Her 2024 induction is the Hall committee’s second attempt. “When it was first presented to me, Tyler Berg asked me about it last year, and I declined the offer,” she says. “Then this year, I guess he talked to (East Gaston’s) Coach Bridges, and he called me said, ‘Now, C, somebody is going to be calling you, and the answer needs to be yes.’ And I said, ‘Yes, sir,’ because how was I going to tell him no?”

Ernie Bridges coached Brooks at East Gaston from 2003 through 2007, but his impact on her life started earlier.

“The first time I met him I went for a summer camp, the summer between eighth and ninth grades. East Gaston had a camp, and I got introduced to him and he asked me a question and I answered ‘Yes,’ and he said, ‘That’s going to be yes, sir.’ He continued to give me structure and discipline,” she says. “I honestly don’t think I would have made it without him.”

There are a number of reasons.

He gave her game a meaning, when it needed one. And he helped Cierra Brooks – nicknamed CC – the person, as well as the athlete.

“When I was around 14 ½, right before I went to high school, my dad got sentenced to prison for eight-and-a-half years, so he didn’t see any of my high school or college games,” she says. “It was me and my mom. And when I was 16, my mom suddenly passed away. It was something we weren’t expecting; we didn’t know she was sick like that. So I was raised by my brothers. I was grateful to have Coach Bridges, because he kept me motivated and he really took me under his wing. I’m forever grateful to him, and to Kim Sealey, one of my teammates’ (Cameron Sealey) mom. She helped look out for me.”

Bridges helped Brooks, the athlete, start putting up numbers on the basketball court.

She won the team’s rebounding award, its Most Versatile award, was an MVP and co-MVP. She was three-time All-Gaston Gazette, two-time All-Gaston Observer and three-time All-Conference.

By the end of high school, she had 1,332 points, 490 rebounds, 298 steals and 250 assists.

One night in 2006, Bridges stopped a game during play to honor Brooks with scoring her 1,000th point.

“They stopped the game and wrote on the ball and gave it to me,” she says. “They blew the whistle and stopped it. I still have that ball. It was special, and Coach Bridges helped me understand that, but he knew I was one of those players who didn’t care so much about points, I just wanted to win more than anything.”

Brooks went on to play for Wingate University, where she continued to put up impressive stats:

She appeared in 33 games as a freshman in 2007-2008, scored in double figures nine times and had 15 points against Augusta State in the Sweet Sixteen. She was third on the Wingate charts the next year at 9.2 points per game and second with 47 steals. In 2009-2010, she started six games and scored in double figures in each.
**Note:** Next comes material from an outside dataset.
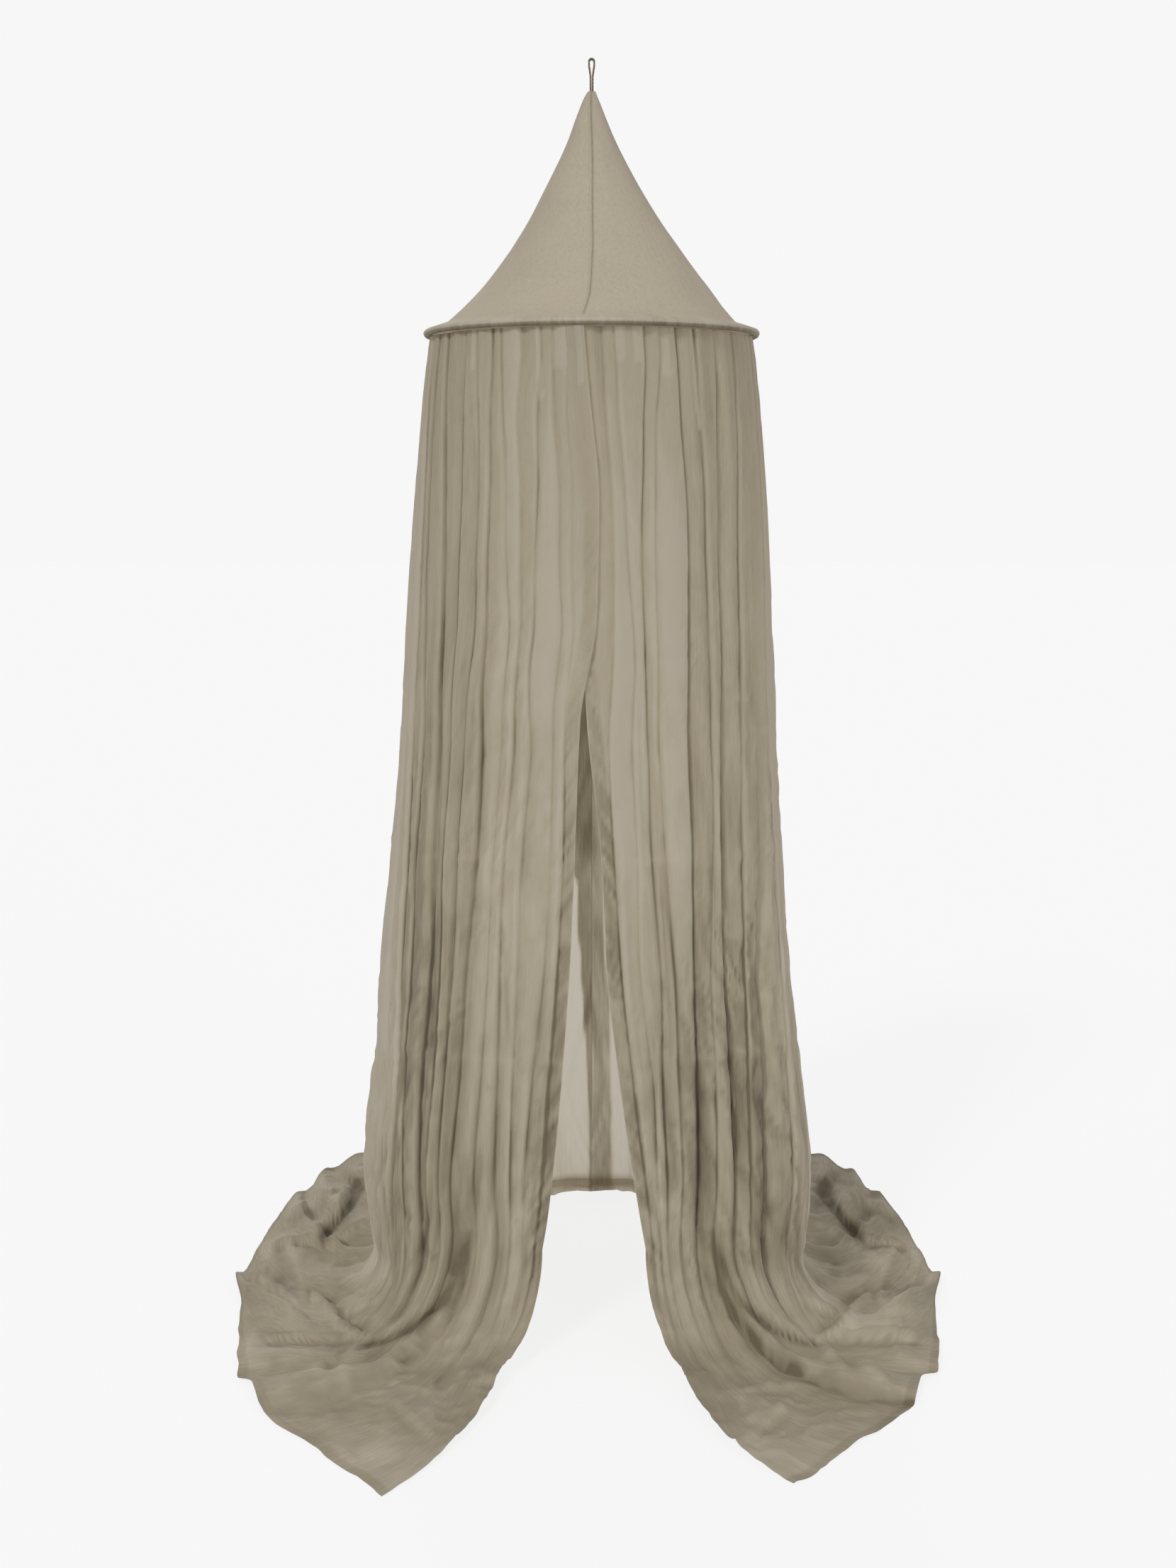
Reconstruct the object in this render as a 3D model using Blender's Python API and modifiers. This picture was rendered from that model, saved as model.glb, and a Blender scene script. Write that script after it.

“That was the one college that I visited, and Coach (Barbara) Nelson and I just clicked,” Brooks says. “Not having my mom around and not having that guidance, that was the place I needed to be. And it wasn’t that far from home.”

When Brooks graduated from East Gaston, at the ceremony in which Bridges awarded her the co-MVP award, his speech had a number of compliments:

“She has the complete package with her running, jumping, shooting, passing and ball-handling skills…”

“She has some of the most extraordinary God-given gifts that I’ve ever witnessed while at East Gaston…”

 “I believe the future is bright for her as she takes her game to the next level in college …”

After Wingate, Brooks worked for a group home for special needs adults, then for the Mecklenburg County Sheriff’s Office. She’s now an officer with the Gastonia Police Department.

No need for big numbers these days – she single, a household of one.

“I like to travel,” she says. “I can just pick up and go.”

Of this second time around with the Hall of Fame, she says, “It’s most definitely an honor. I understand. I would just say that I had amazing teammates and great coaches, and one of the best all-time Gaston County girls basketball coaches, and I wouldn’t be in the position I am today without by brothers and Coach Bridges.”